From that time until 1984, the Fayetteville plant made electric pianos and organs for Baldwin. In the early ’80s, demand for such products was declining, so Baldwin diversified the Fayetteville plant by also doing contract electronics manufacturing there for other companies.

In the early 1990s, the local facility stopped making electric pianos and organs altogether and concentrated entirely on the contract electronics manufacturing. It was an easy transition.

“The organ is a big, wooden case with keys and a lot of circuit boards inside,” said Gary Lehren, senior vice president and general manager of the Fayetteville plant. “So it wasn’t hard for us to get into that.”

In January, Baldwin sold the 175,000-SF Fayetteville plant for $9.7 million to Ayrshire Electronics LLC, which is owned by Milo D. Bryant of Louisville, Ken. Bryant has two other electronics companies, but the Fayetteville facility is the only one under the name Ayrshire (the name of a street Bryant lived on).

With the sale, the plant added equipment to increase production.

“Our capabilities for output have almost been doubled from the equipment standpoint,” said Lehren, who began working at the plant 21 years ago as controller of Baldwin’s electronic organ division.

Ayrshire employees more than 300 workers in Fayetteville, most of whom assemble electronic circuit boards.

Citing confidentiality and competition, Lehren wouldn’t divulge the name of any of Aryshire’s customers. But he said products made at the Fayetteville facility “touch people’s everyday lives.”

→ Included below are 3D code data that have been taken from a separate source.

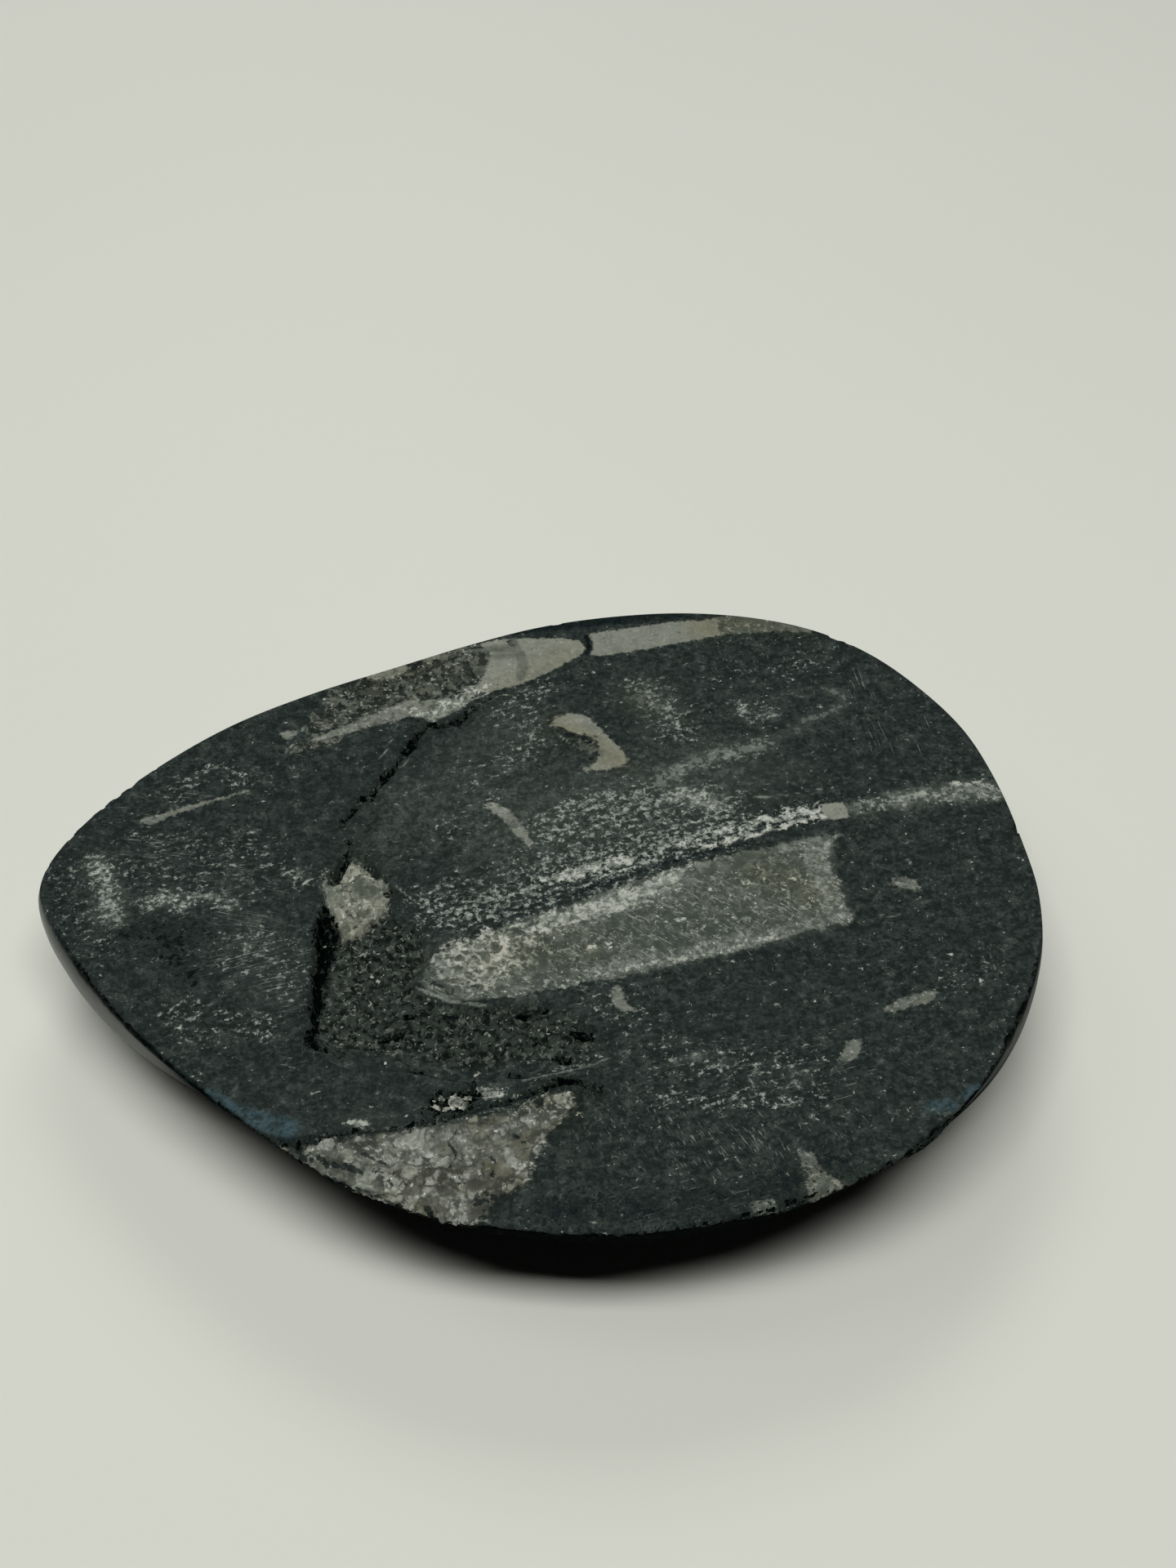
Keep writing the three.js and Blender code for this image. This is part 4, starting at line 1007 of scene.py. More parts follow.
def shell_marks(x, y, shells):
    """How far inside the nearest crisp shell each place is, and that shell's tone."""
    depth = np.full(x.shape, -9.0)
    tone = np.zeros(x.shape)
    for shell_tone, outline in shells.values():
        inside = depth_inside(x, y, outline)
        tone = np.where(inside > depth, shell_tone, tone)
        depth = np.maximum(depth, inside)
    return depth, tone


def markings(shape):
    """Every marking that the finish reads, by name, one number for each point."""
    x, y = shape.plan.T
    own_x, own_y = shape.points[:, 0], shape.points[:, 1]
    fade = np.clip(1 - shape.below / 6, 0, 1)
    pinch = 0.18 * np.minimum(shape.below, UNDER_DROP)
    shells, tone = shell_marks(x, y, PALE_SHELLS)
    shells = shells - pinch
    hidden, hidden_tone = shell_marks(own_x, own_y, UNDERSIDE_SHELLS)
    tone = np.where(shape.under & (hidden > shells), hidden_tone, tone)
    shells = np.where(shape.under, np.maximum(shells, hidden), shells)
    made = {name: soft_marks(x, y, marks) * fade for name, marks in SOFT_MARKS.items()}
    made["cone"] = depth_inside(x, y, ORTHOCONE) - pinch
    made["shells"], made["shell_tone"] = shells, tone
    made["coarse_calcite"] = depth_inside(x, y, CALCITE_PATCH) - pinch
    made["crystals"] = depth_inside(x, y, CRYSTAL_CLUSTER) - pinch
    made["broken"] = shape.broken
    made["crack"] = shape.crack
    made["polish"] = shape.on_side * smooth(shape.below / 1.2)

    # Deep shade under the leaning near side. It stops above a line at the right end.
    near = smooth((-15 - own_y) / 10) * smooth((own_x + 42) / 12)
    near = near * smooth((shape.points[:, 2] - 2) / 4)
    low = smooth((own_x - 22) / 8) * np.exp(-((shape.below - 2.2) / 0.8) ** 2)
    made["shade"] = made["polish"] * near * (1 - low)
    made["gloss"] = made["polish"] * (0.22 + 0.3 * smooth((-22 - x) / 16)) * (1 - near * (1 - low))

    # Painted shade: the dark line along the near rim, on the side and on the face.
    inside = depth_inside(x, y, smooth_loop(FACE_OUTLINE, 4).tolist())
    line = np.where(shape.on_side > 0, 1.1 - np.abs(shape.below - 0.45) / 0.7, 0.9 - inside / 0.4)
    made["edge"] = np.clip(line, 0, 1) * smooth((-6 - y) / 5) * (shape.below < UNDER_DROP)
    return made


# ---- finishes ----------------------------------------------------------------

def add_node(tree, kind, settings, inputs):
    """Adds a node: its settings first, then the values or links of its sockets."""
    made = tree.nodes.new(kind)
    for name, value in settings.items():
        setattr(made, name, value)
    by_identifier = {socket.identifier: socket for socket in made.inputs}
    for key, value in inputs.items():
        socket = made.inputs[key] if isinstance(key, int) else by_identifier[key]
        if isinstance(value, bpy.types.NodeSocket):
            tree.links.new(value, socket)
        else:
            socket.default_value = value
    return made


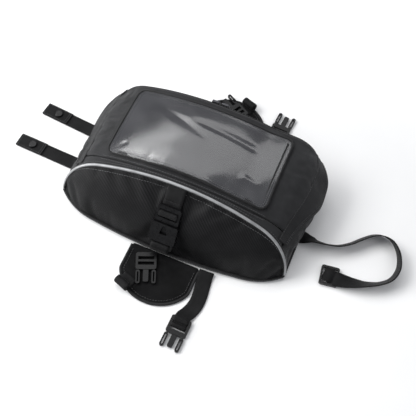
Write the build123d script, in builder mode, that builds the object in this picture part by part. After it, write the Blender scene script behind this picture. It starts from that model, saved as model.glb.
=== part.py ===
"""Motorcycle tank bag in millimetres: +Z up, origin at the centre of the underside of the base.

+X is the bag's length, -Y the side with the moulded front shell. The top is a lid that is hinged along
the front and closed by a zip round its other three sides.
"""

import os
from math import asin, atan, atan2, cos, degrees, radians, sin

from build123d import *

os.makedirs("parts", exist_ok=True)

# The body: an arch in the XZ plane, run from the leaning front to the upright back.
HALF_LENGTH = 159.0
HALF_DEPTH = 96.5  # from the origin to the back, and to the middle of the front edge
TIP_Y = -65.5  # where the front edge meets the ends
SPRING_Z = 5.0  # the arch starts here
RISE = 80.0
SHOULDER_R = 66.0
LEAN = degrees(atan(27.0 / RISE))  # of the front arch, from upright
HINGE_Y = -31.5
SEAM_ANGLE = 38.0  # on the shoulder, above the level of its centre
WALL = 4.0
GAP = 0.6  # between parts that move past each other
BIG = 400.0

# The front edge, seen from above.
FRONT_R = 800.0
FRONT_HALF = 110.0

# The base.
PAD_T = 2.0
PANEL_T = 2.0
BOARD_T = 2.5
FLOOR_Z = PAD_T + PANEL_T
PAD_INSET = 6.0
BOARD_INSET = 10.0
BINDING_T = 2.2
BINDING_LOW = 1.0
BINDING_HIGH = 6.0

# Trim.
PIPING_R = 2.2
SHELL_BULGE = 8.0
SHELL_RUN = 58.0  # how far the shell leans back over its height

# The window pocket on the lid.
WINDOW_Y = 31.0
WINDOW_HALF_X = 107.0
WINDOW_HALF_Y = 55.0
BORDER_W = 8.0
BACKING_T = 0.8
POCKET_H = 7.0
FILM_T = 0.6
MOUTH_HALF = 48.0

# Webbing and its hardware.
WEB = 20.0
WIDE_WEB = 25.0
WEB_T = 1.6
SKIRT_T = 2.4

# Arch geometry that follows from the dimensions above.
SHOULDER_X = HALF_LENGTH - SHOULDER_R
TOP_R = (SHOULDER_X**2 + RISE**2 - SHOULDER_R**2) / (2 * (RISE - SHOULDER_R))
TOP_CENTRE_Z = SPRING_Z + RISE - TOP_R
TANGENT = degrees(atan2(TOP_R - RISE, SHOULDER_X))
TOP_Z = SPRING_Z + RISE


def save(piece, name):
    """Label a finished piece and write its STEP file."""
    piece.label = name
    export_step(piece, f"parts/{name}.step")


def front_plane():
    """The leaning plane of the front arch; its Y runs up the slope."""
    normal = Vector(0, -cos(radians(LEAN)), sin(radians(LEAN)))
    return Plane(origin=Vector(0, TIP_Y, SPRING_Z), x_dir=(1, 0, 0), z_dir=normal)


def arch_lines(inset, right_angle, left_angle):
    """The arch, from an angle on its right shoulder over the top to an angle on its left one."""
    shoulder, top = SHOULDER_R - inset, TOP_R - inset
    right = CenterArc((SHOULDER_X, SPRING_Z), shoulder, right_angle, TANGENT - right_angle)
    CenterArc((0, TOP_CENTRE_Z), top, TANGENT, 180 - 2 * TANGENT)
    left = CenterArc((-SHOULDER_X, SPRING_Z), shoulder, 180 - TANGENT, TANGENT - left_angle)
    return right @ 0, left @ 1


def arch_band(outer, inner, right_angle=SEAM_ANGLE, left_angle=SEAM_ANGLE):
    """The band between two insets of the arch, over its top."""
    with BuildSketch() as band:
        with BuildLine():
            outer_right, outer_left = arch_lines(outer, right_angle, left_angle)
            inner_right, inner_left = arch_lines(inner, right_angle, left_angle)
            Line(outer_right, inner_right)
            Line(outer_left, inner_left)
        make_face()
    return band.sketch


def top_band(outer, inner, half_x):
    """The band between two insets of the top arc alone, out to half_x each way."""
    spread = degrees(asin(half_x / TOP_R))
    with BuildSketch() as band:
        with BuildLine():
            high = CenterArc((0, TOP_CENTRE_Z), TOP_R - outer, 90 - spread, 2 * spread)
            low = CenterArc((0, TOP_CENTRE_Z), TOP_R - inner, 90 - spread, 2 * spread)
            Line(high @ 0, low @ 0)
            Line(high @ 1, low @ 1)
        make_face()
    return band.sketch


def shoulder_band(outer, inner, low_angle, high_angle):
    """The band between two insets of the right shoulder, between two angles."""
    turn = high_angle - low_angle
    with BuildSketch() as band:
        with BuildLine():
            far = CenterArc((SHOULDER_X, SPRING_Z), SHOULDER_R - outer, low_angle, turn)
            near = CenterArc((SHOULDER_X, SPRING_Z), SHOULDER_R - inner, low_angle, turn)
            Line(far @ 0, near @ 0)
            Line(far @ 1, near @ 1)
        make_face()
    return band.sketch


def inside_arch(inset):
    """Everything under the arch, down to the floor panel."""
    half = HALF_LENGTH - inset
    with BuildSketch() as area:
        with BuildLine():
            right, left = arch_lines(inset, 0, 0)
            Polyline(right, (half, FLOOR_Z), (-half, FLOOR_Z), left)
        make_face()
    return area.sketch


def front_edge():
    """The front edge of the plan: a flat middle arc and a tighter arc to each tip."""
    half_angle = degrees(asin(FRONT_HALF / FRONT_R))
    middle = CenterArc((0, FRONT_R - HALF_DEPTH), FRONT_R, 270 - half_angle, 2 * half_angle)
    TangentArc(middle @ 1, (HALF_LENGTH, TIP_Y), tangent=middle % 1)
    TangentArc(middle @ 0, (-HALF_LENGTH, TIP_Y), tangent=(middle % 0) * -1)


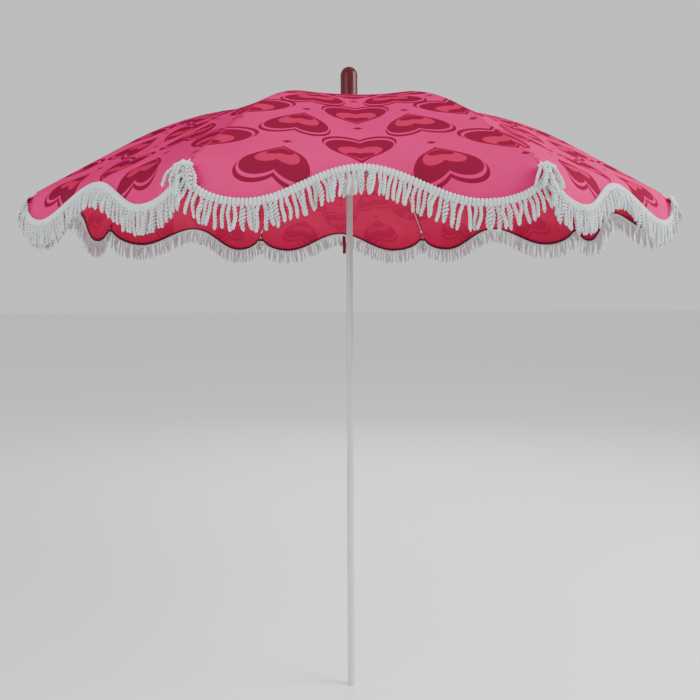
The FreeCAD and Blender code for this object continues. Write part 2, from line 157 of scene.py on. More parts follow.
def skirt_point(middle_angle, t, share):
    """From the panel's end (share 0) down to the scalloped edge (share 1)."""
    start_r = RIM_R * SKIRT_FROM
    start = panel_point(middle_angle, t, start_r)
    drop, out = lobe_edge(t - EDGE_SHIFT * sideways(middle_angle) * 4 * t * (1 - t))
    x, y = on_chord(middle_angle, t, RIM_R, out)
    end = Vector((x, y, RIM_Z - drop))
    flutter = math.sin(FLUTTER_X * x + FLUTTER_START) * math.cos(FLUTTER_Y * y) * FLUTTER * drop / LOBE_DROP
    outward = Vector((math.cos(middle_angle), math.sin(middle_angle), 0))
    end += outward * flutter
    reach = (end - start).length
    slope = outward * math.cos(SLOPE_OUT) - Vector((0, 0, 1)) * math.sin(SLOPE_OUT)
    hang = min(1.0, drop / (SKIRT_FULL * LOBE_DROP))
    steep = SLOPE_OUT + (SKIRT_STEEP - SLOPE_OUT) * hang
    fall = outward * math.cos(steep) - Vector((0, 0, 1)) * math.sin(steep)
    s = share
    return (
        start * (2 * s ** 3 - 3 * s ** 2 + 1)
        + slope * reach * (s ** 3 - 2 * s ** 2 + s)
        + end * (3 * s ** 2 - 2 * s ** 3)
        + fall * reach * (s ** 3 - s ** 2)
    )


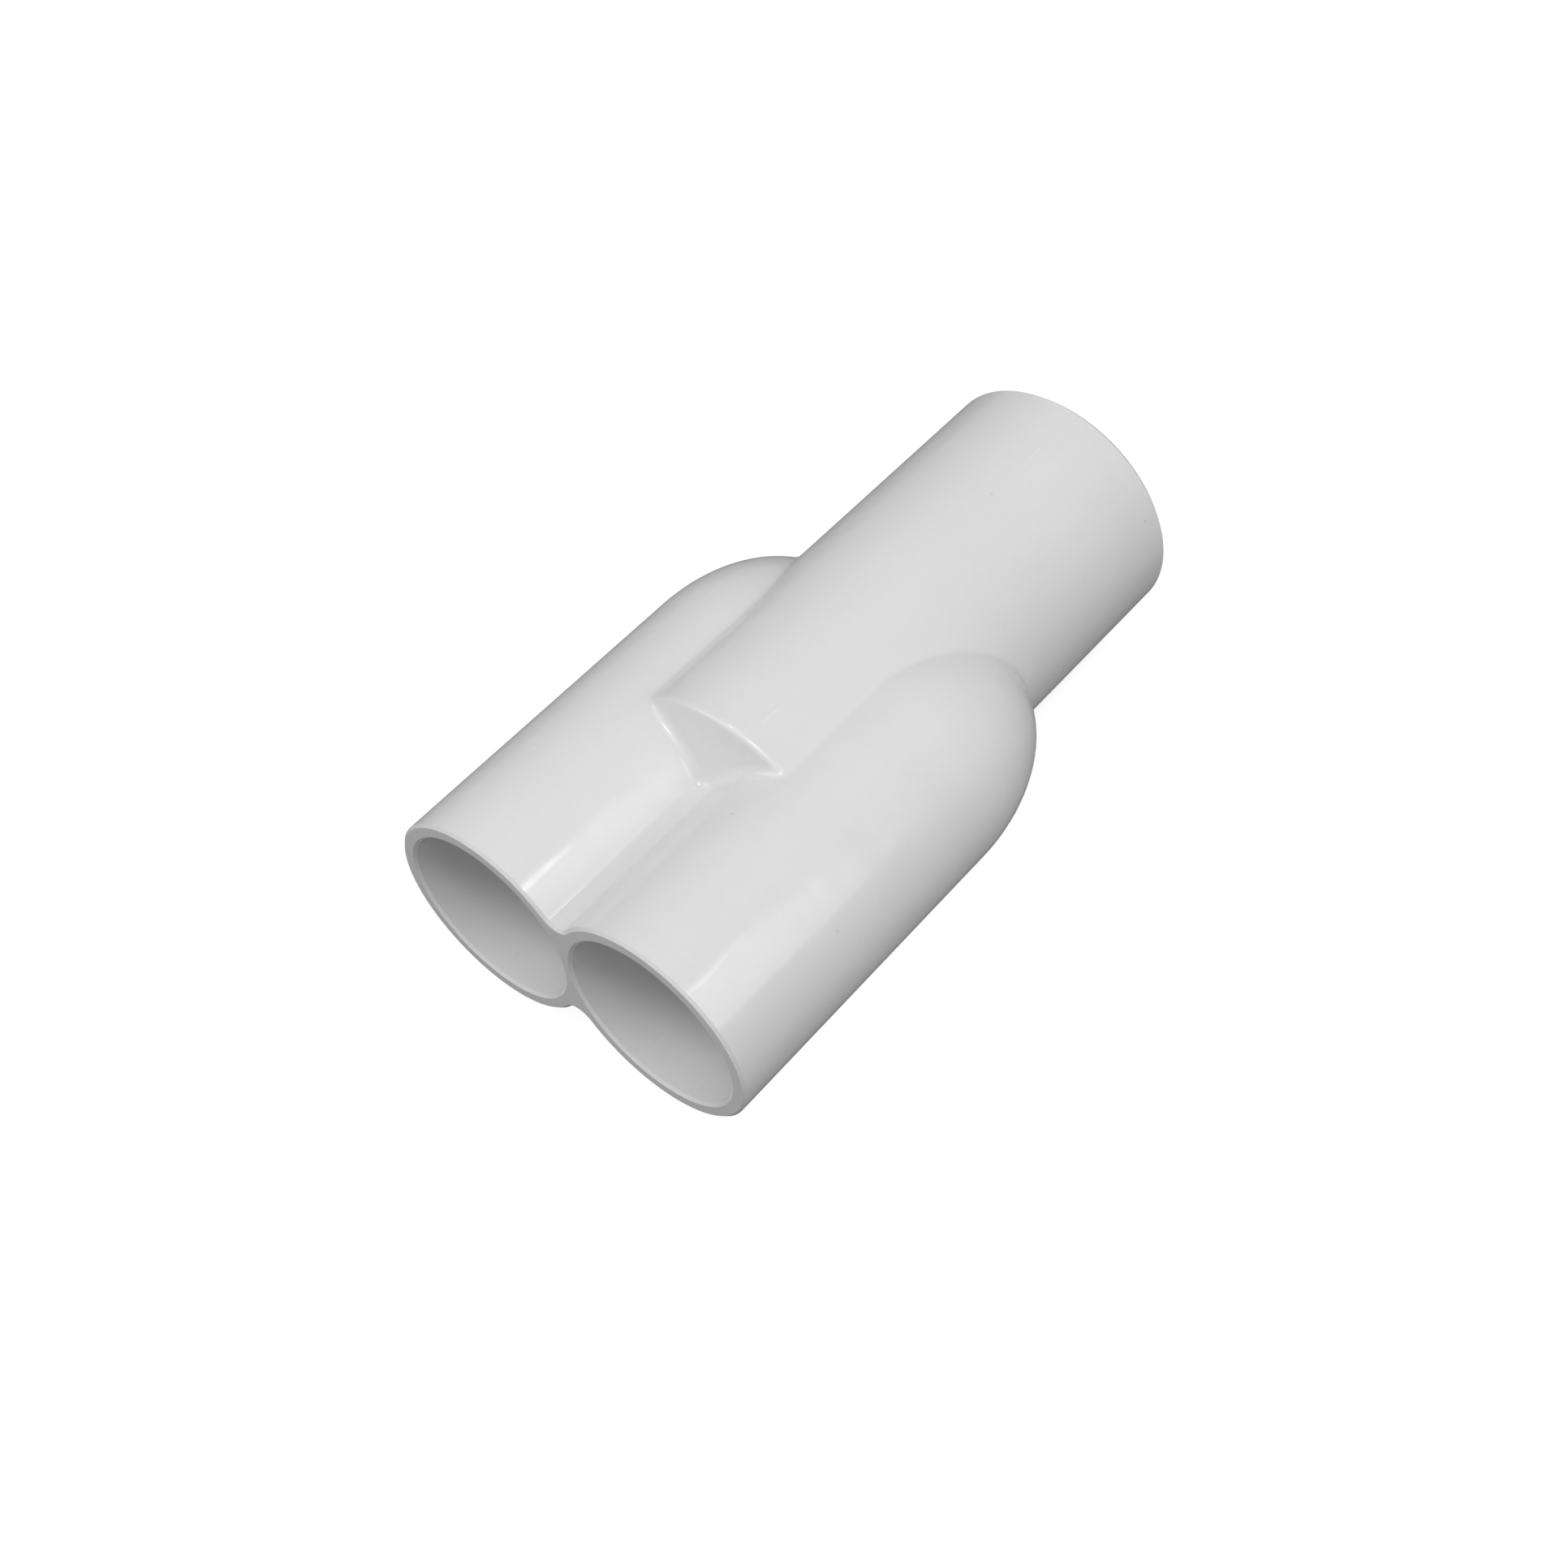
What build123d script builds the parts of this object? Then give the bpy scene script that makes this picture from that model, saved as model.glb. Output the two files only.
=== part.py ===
from build123d import *
import math
import os

# A moulded pipe wye: two parallel slip sockets, side by side, run together into one
# larger spigot whose axis lies midway between theirs and in their plane. The tubes
# lie along X, with the socket mouths at -X and the spigot's end at +X, and the
# fitting's lowest line rests on Z = 0. All lengths are millimetres.

# Driving dimensions: outside
overall_length = 132.8       # socket mouths to the spigot's end
spigot_diameter = 48.26      # goes into a nominal 1-1/2 in socket
spigot_length = 38.0         # parallel part of the spigot, back from its open end
stub_start = 39.8            # mouths to the top edge of the stub, the spigot's run over the barrels
stub_draft = 0.25            # degrees, widening of the stub towards its closed end
stub_end_slope = 15.0        # degrees, lean of that end: its foot is nearer the mouths than its top
barrel_length = 62.7         # straight run, from the mouth to the start of the dome
dome_length = 28.6           # how far each barrel's dome reaches past its straight run

# Driving dimensions: inside and walls
socket_diameter = 33.6       # takes a nominal 1 in pipe
socket_depth = 35.0          # mouth to the pipe stop
stop_height = 1.4            # how far the pipe stop stands in from the socket's wall
barrel_wall = 2.9            # round each socket
web_thickness = 2.2          # between the two sockets, at its thinnest
nose_length = 15.0           # taper at the far end of each passage, under the dome
nose_radius = 9.0            # of the flat end of that taper
dome_wall = 3.5              # from the flat end's rim to the dome, along the axis
spigot_wall = 3.0
stub_end_wall = 3.5          # thickness of the stub's closed end

# Driving dimensions: edges
valley_radius = 3.0          # groove between the barrels
blend_radius = 2.0           # spigot into the barrels and their domes
stub_edge_radius = 1.2       # outer corner of the stub's closed end
mouth_bevel = 0.5            # outer edge of the mouth face
lip_bevel = 0.5              # inner edge of each socket's mouth, to start the pipe
spigot_bevel = 0.8           # outer edge of the spigot's end, to start it in its socket
bore_bevel = 0.4             # inner edge of the spigot's end

# Derived sizes
spigot_radius = spigot_diameter / 2
bore_radius = spigot_radius - spigot_wall
draft_start = overall_length - spigot_length
stub_radius = spigot_radius + (draft_start - stub_start) * math.tan(math.radians(stub_draft))
socket_radius = socket_diameter / 2
barrel_radius = socket_radius + barrel_wall
barrel_offset = socket_radius + web_thickness / 2
passage_radius = socket_radius - stop_height
nose_end = barrel_length + dome_length * math.sqrt(1 - (nose_radius / barrel_radius) ** 2) - dome_wall
chamber_start = stub_start + stub_end_wall
end_lean = math.tan(math.radians(stub_end_slope))
overcut = 1.0                # how far a core runs out past the face it opens


def dome():
    """The closed end of one barrel about the X axis: half an ellipsoid."""
    start, tip = (barrel_length, 0), (barrel_length + dome_length, 0)
    arc = EllipticalCenterArc(start, dome_length, barrel_radius, 0, arc_size=90)
    return revolve(make_face([arc, Line((barrel_length, barrel_radius), start), Line(start, tip)]), Axis.X)


def on_both_sides(shape):
    """The same shape about each barrel's axis."""
    return Part() + [Pos(0, side * barrel_offset, 0) * shape for side in (1, -1)]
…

The circuit boards and electo-mechanical assemblies made at Ayrshire go into heating and air-conditioning controls, exercise equipment, vending machines and even mail-sorting equipment, as well as many other products.

Gibson Guitar Corp.’s recent purchase of the rights to Baldwin from GE Capital had absolutely nothing to do with the Fayetteville plant, Lehren said.

The Gibson purchase did include two Baldwin plants in Arkansas — in Conway and Trumann — but those facilities manufacture acoustic pianos.

Baldwin, which is based in Mason, Ohio, filed for Chapter 11 bankruptcy protection in May and laid off 30 workers. Baldwin owed GE Capital nearly $31 million at the time. Last month, GE Capital bid $17 million for Baldwin’s assets and agreed to sell them by Nov. 15.

Baldwin has been in business since 1862.